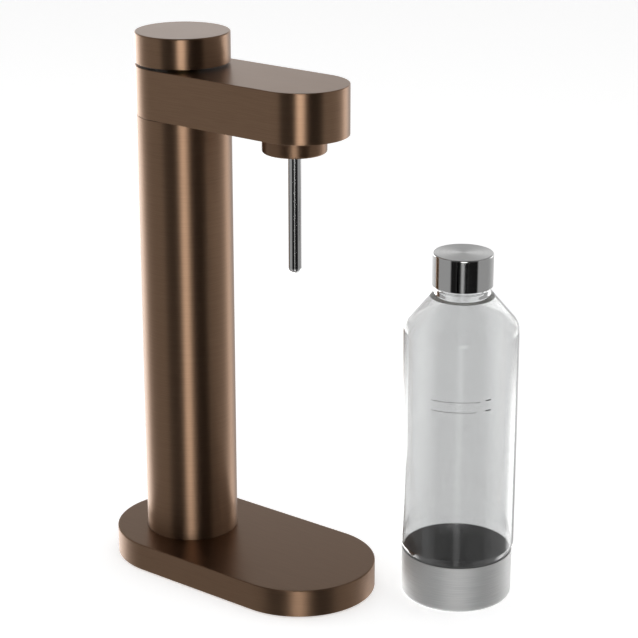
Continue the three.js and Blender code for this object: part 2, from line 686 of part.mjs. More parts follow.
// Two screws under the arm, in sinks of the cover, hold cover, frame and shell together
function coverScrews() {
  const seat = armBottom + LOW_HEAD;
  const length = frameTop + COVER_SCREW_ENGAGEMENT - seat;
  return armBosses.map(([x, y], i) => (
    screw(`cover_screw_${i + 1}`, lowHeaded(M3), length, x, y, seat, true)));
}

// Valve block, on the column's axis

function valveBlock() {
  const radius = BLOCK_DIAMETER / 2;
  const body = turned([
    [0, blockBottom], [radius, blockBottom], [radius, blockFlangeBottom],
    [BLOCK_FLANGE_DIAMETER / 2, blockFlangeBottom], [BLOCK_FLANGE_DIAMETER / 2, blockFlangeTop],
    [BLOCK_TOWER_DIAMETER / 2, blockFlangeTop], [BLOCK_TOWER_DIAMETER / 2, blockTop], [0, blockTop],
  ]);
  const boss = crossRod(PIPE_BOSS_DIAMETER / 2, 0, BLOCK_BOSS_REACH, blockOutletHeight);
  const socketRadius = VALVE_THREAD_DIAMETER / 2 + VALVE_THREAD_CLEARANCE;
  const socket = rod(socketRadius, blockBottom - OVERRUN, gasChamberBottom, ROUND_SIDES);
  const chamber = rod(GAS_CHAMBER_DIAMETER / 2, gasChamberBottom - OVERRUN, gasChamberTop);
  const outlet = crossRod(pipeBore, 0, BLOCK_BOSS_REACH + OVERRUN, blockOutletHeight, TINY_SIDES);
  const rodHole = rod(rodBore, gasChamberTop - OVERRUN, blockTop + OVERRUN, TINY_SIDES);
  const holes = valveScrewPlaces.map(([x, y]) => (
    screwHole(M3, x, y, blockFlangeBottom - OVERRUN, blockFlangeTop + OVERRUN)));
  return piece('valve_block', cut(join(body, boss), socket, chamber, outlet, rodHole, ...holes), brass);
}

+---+

— STATED TASK —
Repeat every line of the material exactly as given.

— RESPONSE BELOW —
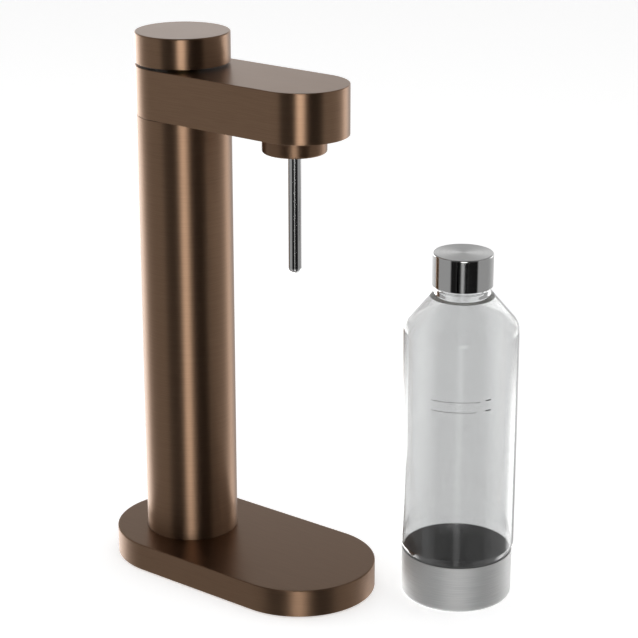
Continue the three.js and Blender code for this object: part 2, from line 686 of part.mjs. More parts follow.
// Two screws under the arm, in sinks of the cover, hold cover, frame and shell together
function coverScrews() {
  const seat = armBottom + LOW_HEAD;
  const length = frameTop + COVER_SCREW_ENGAGEMENT - seat;
  return armBosses.map(([x, y], i) => (
    screw(`cover_screw_${i + 1}`, lowHeaded(M3), length, x, y, seat, true)));
}

// Valve block, on the column's axis

function valveBlock() {
  const radius = BLOCK_DIAMETER / 2;
  const body = turned([
    [0, blockBottom], [radius, blockBottom], [radius, blockFlangeBottom],
    [BLOCK_FLANGE_DIAMETER / 2, blockFlangeBottom], [BLOCK_FLANGE_DIAMETER / 2, blockFlangeTop],
    [BLOCK_TOWER_DIAMETER / 2, blockFlangeTop], [BLOCK_TOWER_DIAMETER / 2, blockTop], [0, blockTop],
  ]);
  const boss = crossRod(PIPE_BOSS_DIAMETER / 2, 0, BLOCK_BOSS_REACH, blockOutletHeight);
  const socketRadius = VALVE_THREAD_DIAMETER / 2 + VALVE_THREAD_CLEARANCE;
  const socket = rod(socketRadius, blockBottom - OVERRUN, gasChamberBottom, ROUND_SIDES);
  const chamber = rod(GAS_CHAMBER_DIAMETER / 2, gasChamberBottom - OVERRUN, gasChamberTop);
  const outlet = crossRod(pipeBore, 0, BLOCK_BOSS_REACH + OVERRUN, blockOutletHeight, TINY_SIDES);
  const rodHole = rod(rodBore, gasChamberTop - OVERRUN, blockTop + OVERRUN, TINY_SIDES);
  const holes = valveScrewPlaces.map(([x, y]) => (
    screwHole(M3, x, y, blockFlangeBottom - OVERRUN, blockFlangeTop + OVERRUN)));
  return piece('valve_block', cut(join(body, boss), socket, chamber, outlet, rodHole, ...holes), brass);
}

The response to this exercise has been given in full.